Beyond the Install: Architecting a Hardened RKE2 + Rancher Platform on Rocky Linux
Kubernetes is notoriously easy to install but significantly harder to "wire" correctly—especially when you factor in High Availability (HA) networking, certificate management, and a production-grade backup strategy from day one.
This week, I stood up a new Kubernetes platform built on Rocky Linux using RKE2 and Rancher, with Kasten K10 integrated for data protection. Here is a look at the architecture and the hardening steps taken to get it production-ready.
Architecture Highlights
- RKE2: Leveraging RKE2 for an upstream-aligned Kubernetes distribution with embedded
etcd. - HA Networking: HAProxy provides a Virtual IP (VIP) for both the API server (6443) and ingress traffic (80/443).
- Ingress Path: RKE2 ingress-nginx sits behind a NodePort, which is fronted by the HAProxy layer.
- Centralized Management: Rancher handles the cluster lifecycle and RBAC.

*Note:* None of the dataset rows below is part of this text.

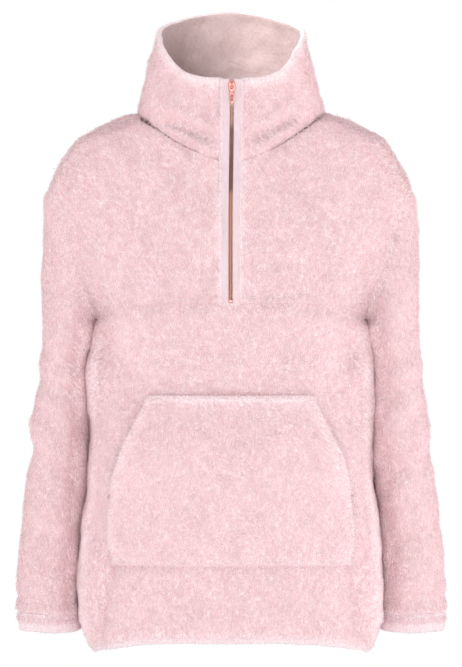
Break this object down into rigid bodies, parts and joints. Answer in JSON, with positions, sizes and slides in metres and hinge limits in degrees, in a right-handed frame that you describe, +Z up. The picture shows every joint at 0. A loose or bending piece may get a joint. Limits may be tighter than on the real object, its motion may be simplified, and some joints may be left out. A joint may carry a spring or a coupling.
{
  "type": "fleece top",
  "caption": "Long-sleeved plush fleece top in its worn, hollow form, with a high funnel collar, a metal half zip, a kangaroo pocket and narrow cuff and hem bands.",
  "frame": {"origin": "Between the shoulders, at the height where the shoulder slopes meet the neck: the place where the wearer holds the garment up.", "axes": "+Z up, the front with the zip faces -Y, +X is the wearer's left"},
  "size_m": [0.557, 0.2702, 0.8186],
  "materials": {
    "fleece": "long soft plush pile, pale pink with a whitish sheen",
    "binding": "short smooth nap",
    "zip_tape": "smooth woven tape, matte",
    "rose_gold": "polished rose gold plating"
  },
  "bodies": {
    "garment": {"front_upper_left": "fleece", "front_upper_right": "fleece", "front_lower": "fleece", "back": "fleece", "sleeve_left": "fleece", "sleeve_right": "fleece", "collar": "fleece", "pocket": "fleece", "cuff_left": "binding", "cuff_right": "binding", "hem_band": "binding", "zip_tape_left": "zip_tape", "zip_tape_right": "zip_tape", "zip_chain": "rose_gold", "zip_bottom_stop": "rose_gold", "zip_top_stop_left": "rose_gold", "zip_top_stop_right": "rose_gold", "zip_slider": "rose_gold"},
    "pull_tab": {"zip_pull": "rose_gold"}
  },
  "joints": [
    {"name": "pull_tab_swing", "type": "hinge", "parent": "garment", "child": "pull_tab", "pos_m": [0.0016, -0.09776, 0.03862], "axis": [-1, 0, 0], "range_deg": [0, 170]}
  ]
}
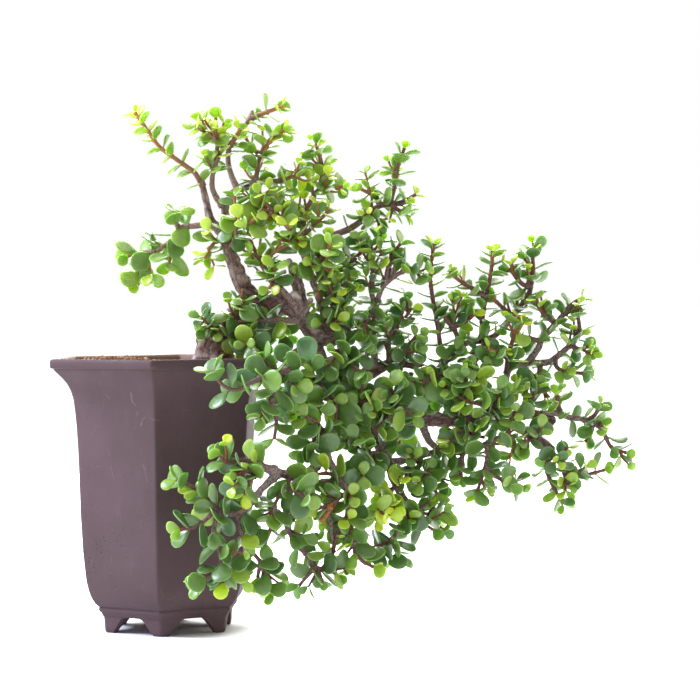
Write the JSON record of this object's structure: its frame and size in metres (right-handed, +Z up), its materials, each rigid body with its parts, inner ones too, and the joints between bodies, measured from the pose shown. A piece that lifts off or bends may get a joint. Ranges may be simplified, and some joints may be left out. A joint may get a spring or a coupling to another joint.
{
  "type": "elephant bush bonsai",
  "caption": "Succulent cascade bonsai with round opposite leaves, arching over one side of a tall hexagonal footed clay pot.",
  "frame": {"origin": "middle of the whole plant's box, on the surface that the pot's feet stand on", "axes": "+X along the cascade to the right, +Y to the back, +Z up"},
  "size_m": [0.5331, 0.277, 0.4896],
  "materials": {
    "clay": "matte",
    "soil": "matte",
    "bark": "matte",
    "foliage": "satin"
  },
  "bodies": {
    "root": {"pot": "clay", "soil": "soil", "trunk_and_limbs": "bark", "crown_left_branch": "foliage", "crown_tall_branch": "foliage", "crown_top_branch": "foliage", "crown_right_branch": "foliage", "crown_front_branch": "foliage", "leader_branch": "foliage", "left_branch": "foliage", "diagonal_branch": "foliage", "trunk_left_branch": "foliage", "trunk_front_branch": "foliage", "trunk_twig_branch": "foliage", "upper_middle_branch": "foliage", "right_upper_branch": "foliage", "rising_branch": "foliage", "rising_right_branch": "foliage", "middle_branch": "foliage", "centre_branch": "foliage", "rough_up_branch": "foliage", "rough_front_branch": "foliage", "rough_top_branch": "foliage", "rough_right_branch": "foliage", "trunk_right_branch": "foliage", "rough_bend_branch": "foliage", "first_upright": "foliage", "second_upright": "foliage", "third_upright": "foliage", "rough_end_branch": "foliage", "rough_under_branch": "foliage", "orange_upright": "foliage", "fork_outer_branch": "foliage", "fork_inner_branch": "foliage", "main_riser_branch": "foliage", "main_front_branch": "foliage", "main_under_branch": "foliage", "main_outer_branch": "foliage", "right_end_branch": "foliage", "lower_right_branch": "foliage", "lower_right_inner_branch": "foliage", "under_branch": "foliage", "cascade_side_branch": "foliage", "centre_left_branch": "foliage", "centre_low_left_branch": "foliage", "centre_middle_branch": "foliage", "centre_right_branch": "foliage", "cascade_front_branch": "foliage", "cascade_end_branch": "foliage", "cascade_rosette_branch": "foliage", "rim_branch": "foliage", "lower_left_tip_branch": "foliage", "lower_left_right_branch": "foliage", "front_fall_branch": "foliage", "lower_middle_branch": "foliage", "lower_centre_branch": "foliage", "rear_low_branch": "foliage", "rear_high_branch": "foliage", "rear_right_branch": "foliage", "rear_left_branch": "foliage"}
  },
  "joints": []
}
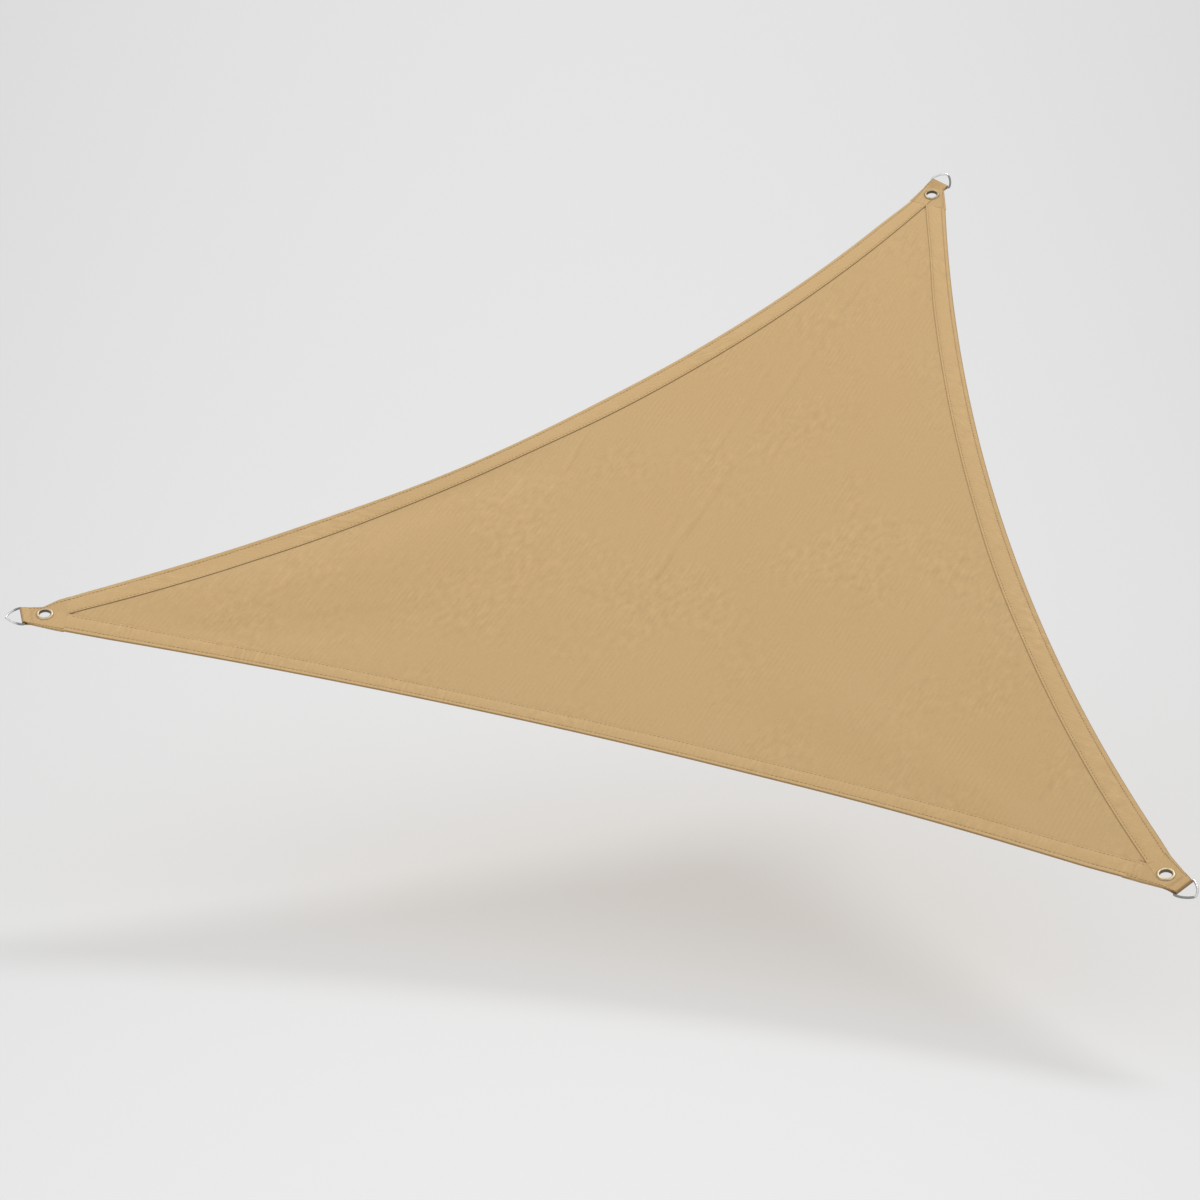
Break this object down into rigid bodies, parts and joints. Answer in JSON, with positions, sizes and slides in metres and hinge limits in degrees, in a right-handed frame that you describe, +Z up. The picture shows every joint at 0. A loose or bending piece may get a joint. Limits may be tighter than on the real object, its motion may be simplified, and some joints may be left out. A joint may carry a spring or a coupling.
{
  "type": "triangular shade sail with corner rings",
  "caption": "Three-cornered shade sail of knitted cloth with hollow hemmed edges, a strap with an eyelet and a wire ring at each corner, shown stretched between points at different heights.",
  "frame": {"origin": "where a hook bears inside the nose of the top corner's ring, on the middle line of its wire's inner side", "axes": "+X to the right seen from the front, +Y away from the viewer, +Z up; the sail hangs as in use, its left corner at middle height, its top corner highest and at the back, its right corner lowest and nearest"},
  "size_m": [2.2464, 2.0803, 1.031],
  "materials": {
    "shade_cloth": "sand-coloured knitted polyethylene, matt",
    "strap_cloth": "sand-coloured strap of the same cloth, matt",
    "bright_steel": "bright, lightly worn"
  },
  "bodies": {
    "root": {"sail_cloth": "shade_cloth", "corner_strap_left": "strap_cloth", "corner_strap_top": "strap_cloth", "corner_strap_right": "strap_cloth", "eyelet_left": "bright_steel", "eyelet_top": "bright_steel", "eyelet_right": "bright_steel", "ring_left": "bright_steel", "ring_top": "bright_steel", "ring_right": "bright_steel"}
  },
  "joints": []
}
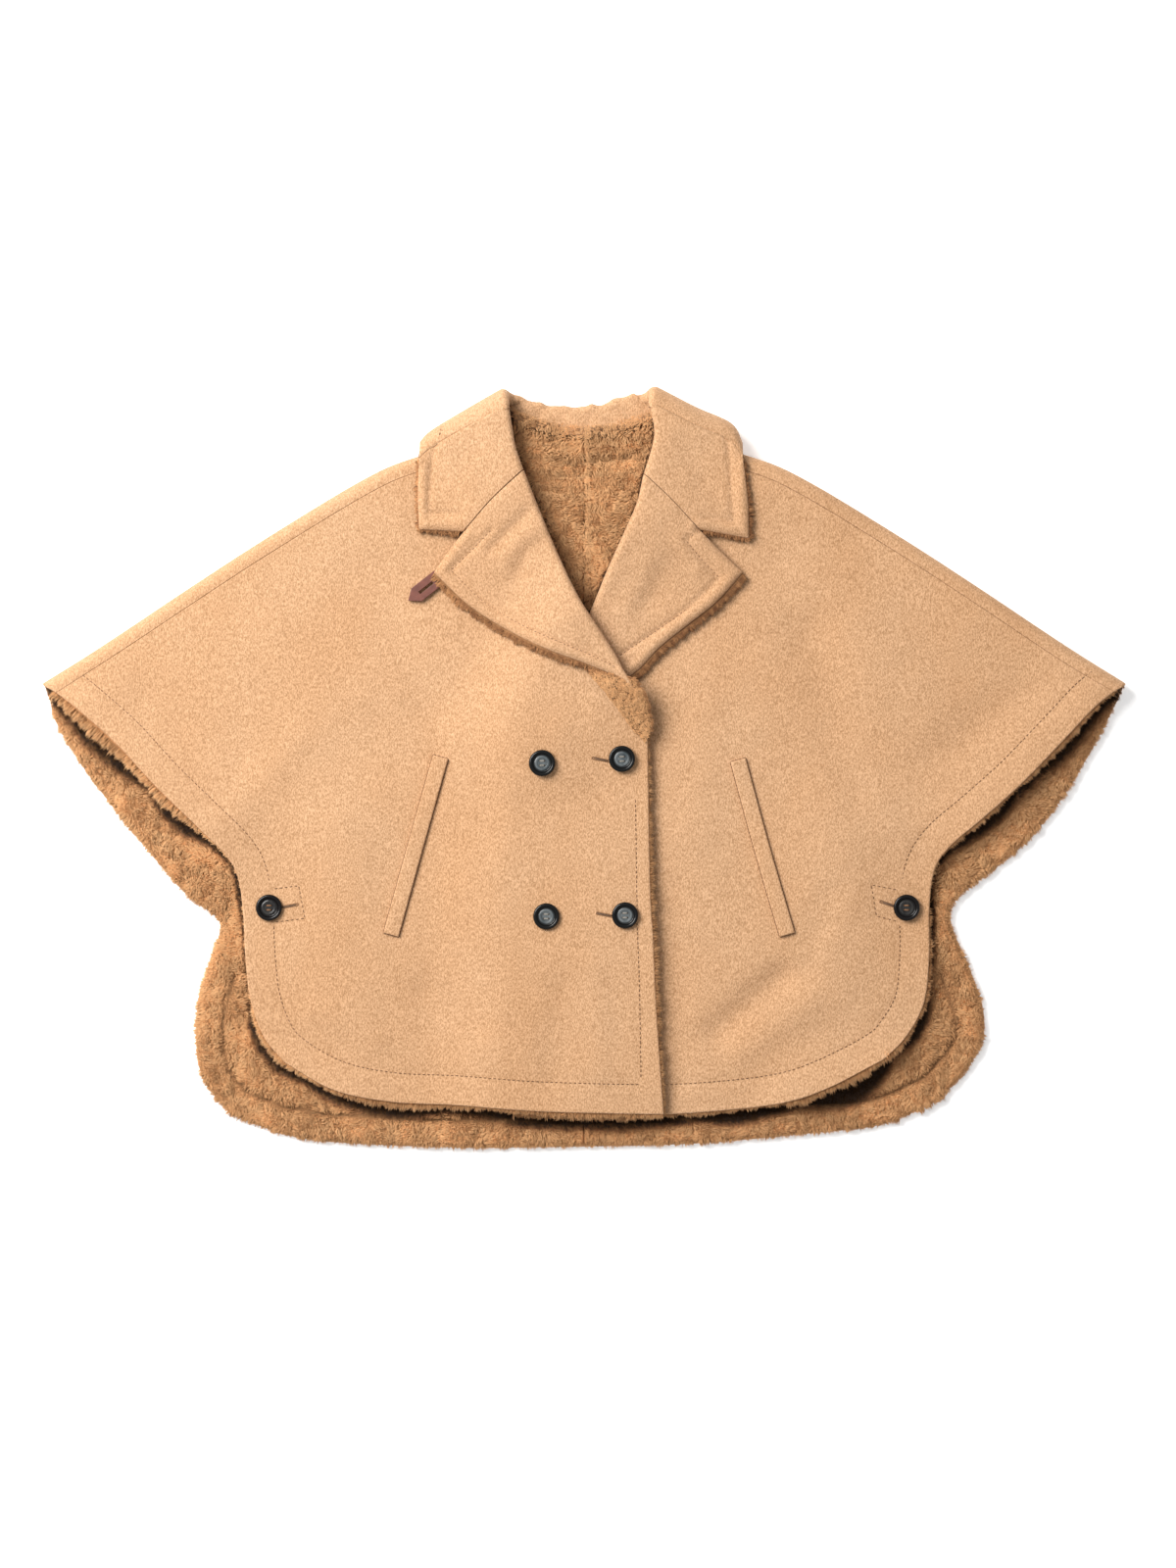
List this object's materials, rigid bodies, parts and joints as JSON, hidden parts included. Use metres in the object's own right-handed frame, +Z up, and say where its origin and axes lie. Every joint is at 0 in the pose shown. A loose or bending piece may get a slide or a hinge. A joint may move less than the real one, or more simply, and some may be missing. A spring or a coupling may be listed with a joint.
{
  "type": "wool cape",
  "caption": "Short wool cape laid flat: notched collar, double-breasted buttoned front, slanted welt pockets, open wings and a longer shearling-lined back.",
  "frame": {"origin": "on the surface that the cape lies on, below the middle of its outline", "axes": "+X towards the wearer's left wing, +Y towards the collar, +Z up out of the fronts; metres"},
  "size_m": [1.0372, 0.7296, 0.0476],
  "materials": {
    "wool": "brushed camel wool, soft nap",
    "shearling": "brown curly teddy pile",
    "horn": "polished grey-black horn",
    "dark_horn": "polished dark brown horn",
    "leather": "smooth brown leather"
  },
  "bodies": {
    "root": {"back_shell": "wool", "back_lining_right": "shearling", "back_lining_left": "shearling", "front_right_shell": "wool", "front_right_lining": "shearling", "front_left_shell": "wool", "front_left_lining": "shearling", "lapel_right_shell": "wool", "lapel_right_lining": "shearling", "lapel_left_shell": "wool", "lapel_left_lining": "shearling", "collar_shell": "wool", "collar_lining": "shearling", "pocket_welt_right": "wool", "pocket_welt_left": "wool", "button_front_upper_right": "horn", "button_front_upper_left": "horn", "button_front_lower_right": "horn", "button_front_lower_left": "horn", "button_side_right": "dark_horn", "button_side_left": "dark_horn", "lapel_tab": "leather"}
  },
  "joints": []
}
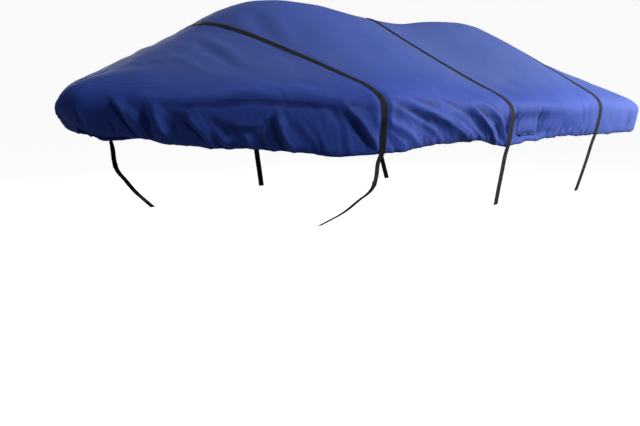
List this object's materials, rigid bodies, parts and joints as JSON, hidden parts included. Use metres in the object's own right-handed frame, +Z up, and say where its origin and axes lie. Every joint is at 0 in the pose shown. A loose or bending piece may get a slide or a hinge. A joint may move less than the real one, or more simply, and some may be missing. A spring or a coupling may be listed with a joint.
{
  "type": "boat cover",
  "caption": "Fitted cloth boat cover with a long peaked top, a gathered side skirt, an arched vent hood on the port side and webbing tie-down straps over the top.",
  "frame": {"origin": "under the cloth at the highest place of the top's centre line, where the cover rests on what it covers", "axes": "+X aft along the centre line, +Y starboard, +Z up"},
  "size_m": [6.0008, 2.4867, 1.5007],
  "materials": {
    "cover_cloth": "matt woven cloth with a faint sheen",
    "strap_webbing": "flat woven webbing"
  },
  "bodies": {
    "root": {"cover": "cover_cloth", "vent_flap": "cover_cloth", "strap_fwd": "strap_webbing", "strap_fwd_tail_port": "strap_webbing", "strap_fwd_tail_starboard": "strap_webbing", "strap_mid": "strap_webbing", "strap_aft": "strap_webbing"}
  },
  "joints": []
}
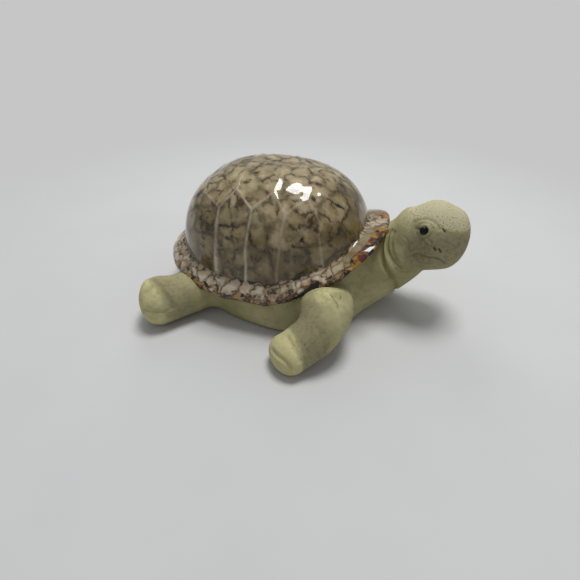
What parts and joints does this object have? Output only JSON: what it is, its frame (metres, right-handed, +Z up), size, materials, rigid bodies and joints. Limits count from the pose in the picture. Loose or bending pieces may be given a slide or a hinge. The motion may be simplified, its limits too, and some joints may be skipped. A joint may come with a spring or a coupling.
{
  "type": "turtle figurine",
  "caption": "Ceramic tortoise ornament with a glossy flared shell, a matt clay body, raised head and splayed legs.",
  "frame": {"origin": "on the flat belly, straight below the middle of the shell", "axes": "+X towards the nose, +Y towards the animal's left, +Z up"},
  "size_m": [0.2007, 0.188, 0.0893],
  "materials": {
    "shell_glaze": "glossy mottled glaze",
    "clay": "matt bisque",
    "eye_glaze": "glossy black"
  },
  "bodies": {
    "root": {"carapace": "shell_glaze", "body": "clay", "head_and_neck": "clay", "front_left_leg": "clay", "front_right_leg": "clay", "rear_left_leg": "clay", "rear_right_leg": "clay", "tail": "clay", "left_eye": "eye_glaze", "right_eye": "eye_glaze"}
  },
  "joints": []
}
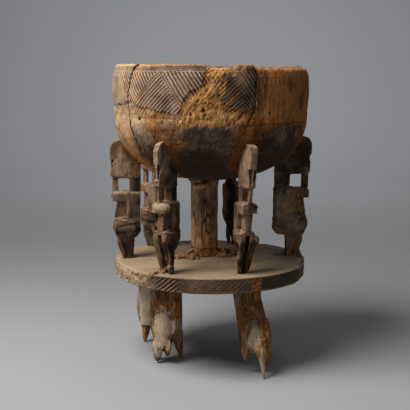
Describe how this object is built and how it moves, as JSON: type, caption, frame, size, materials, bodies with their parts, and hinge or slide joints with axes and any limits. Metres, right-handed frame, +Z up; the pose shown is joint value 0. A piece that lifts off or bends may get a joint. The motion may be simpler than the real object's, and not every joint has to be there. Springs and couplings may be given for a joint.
{
  "type": "carved caryatid bowl stand",
  "caption": "Deep round carved wooden bowl held up by a ring of seated figures and a centre column on a disc platform with eroded stump legs.",
  "frame": {"origin": "on the ground under the middle of the object", "axes": "+Z up from the legs to the bowl's rim, -Y the front as pictured, +X to the right of it"},
  "size_m": [0.3185, 0.3071, 0.461],
  "materials": {
    "raw_wood": "dry, fibrous, eroded",
    "smoky_wood": "worn smoky patina",
    "dusty_wood": "dusty, matt",
    "stump_wood": "weathered, split"
  },
  "bodies": {
    "root": {"bowl": "raw_wood", "bowl_left_stave": "raw_wood", "bowl_right_stave": "raw_wood", "centre_column": "stump_wood", "platform": "dusty_wood", "figure_left": "smoky_wood", "figure_front_left": "smoky_wood", "figure_front_right": "smoky_wood", "figure_right": "smoky_wood", "figure_back_left": "smoky_wood", "figure_back_right": "smoky_wood", "leg_front_left": "stump_wood", "leg_front_right": "stump_wood", "leg_back_left": "stump_wood", "leg_back_right": "stump_wood"}
  },
  "joints": []
}
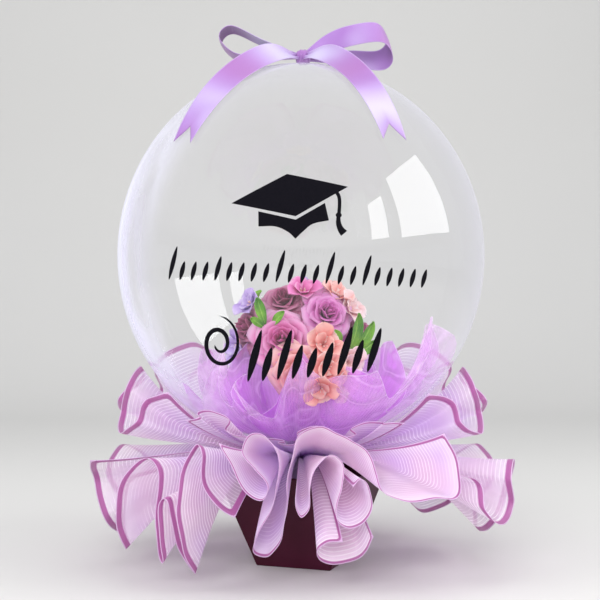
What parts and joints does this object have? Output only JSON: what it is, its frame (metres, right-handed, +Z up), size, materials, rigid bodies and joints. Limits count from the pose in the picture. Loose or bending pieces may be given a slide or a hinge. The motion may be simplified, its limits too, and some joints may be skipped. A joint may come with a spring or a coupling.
{
  "type": "clear bubble balloon",
  "caption": "Sealed clear bubble balloon standing by its neck in a tapered square pot, with a ruffled gauze collar and a ribbon bow on top.",
  "frame": {"origin": "centre of the pot's underside", "axes": "+Z up; -Y towards the front, the side the lettering faces; +X to the right as seen from the front"},
  "size_m": [0.4563, 0.4388, 0.5918],
  "materials": {
    "pot_card": "matt dark maroon card",
    "clear_film": "clear glossy stretch film",
    "gauze": "thin ribbed lilac gauze with an orchid satin hem",
    "satin": "lilac satin ribbon"
  },
  "bodies": {
    "root": {"pot": "pot_card", "balloon": "clear_film", "wrap_front_left": "gauze", "wrap_front_right": "gauze", "wrap_front_middle": "gauze", "wrap_front_foot": "gauze", "wrap_front_high": "gauze", "wrap_left_low": "gauze", "wrap_right_low": "gauze", "wrap_back": "gauze", "wrap_left_high": "gauze", "wrap_right_high": "gauze", "ribbon_bow": "satin"}
  },
  "joints": []
}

- Internal PKI: A custom Root CA was used for all externally exposed services to maintain a private, trusted chain.
The Hardening "Gotchas"
Setting up a cluster is one thing; hardening it requires navigating some specific friction points:
- TLS Identity: I replaced the default
dynamiclistenercertificates with internally signed TLS. - Ingress Clean-up: I removed
cert-manageringress shims to prevent secret regeneration conflicts that often occur when mixing internal CA logic with automated controllers. - Access Control: Implemented explicit RBAC-backed access to Kasten using Kubernetes bearer tokens rather than broad permissions.
- Scoped Protection: Backup policies are scoped at the namespace level, moving away from broad cluster-wide defaults to ensure granular recovery points.
The Storage & Backup Layer
For this phase, the storage layer uses an NFS external provisioner as the default StorageClass. Because this is a non-CSI backend, Kasten is currently configured for file-level backups.
The Takeaway
The real work of platform engineering isn't in the yum install. It’s in the integration: making sure the certificates don't conflict, the load balancer correctly tracks the ingress nodes, and the backup policy knows exactly what it’s looking at.
Next Phase: Validating restore workflows, evaluating CSI-backed storage to enable snapshot-based protection, and S3 bucket integration testing.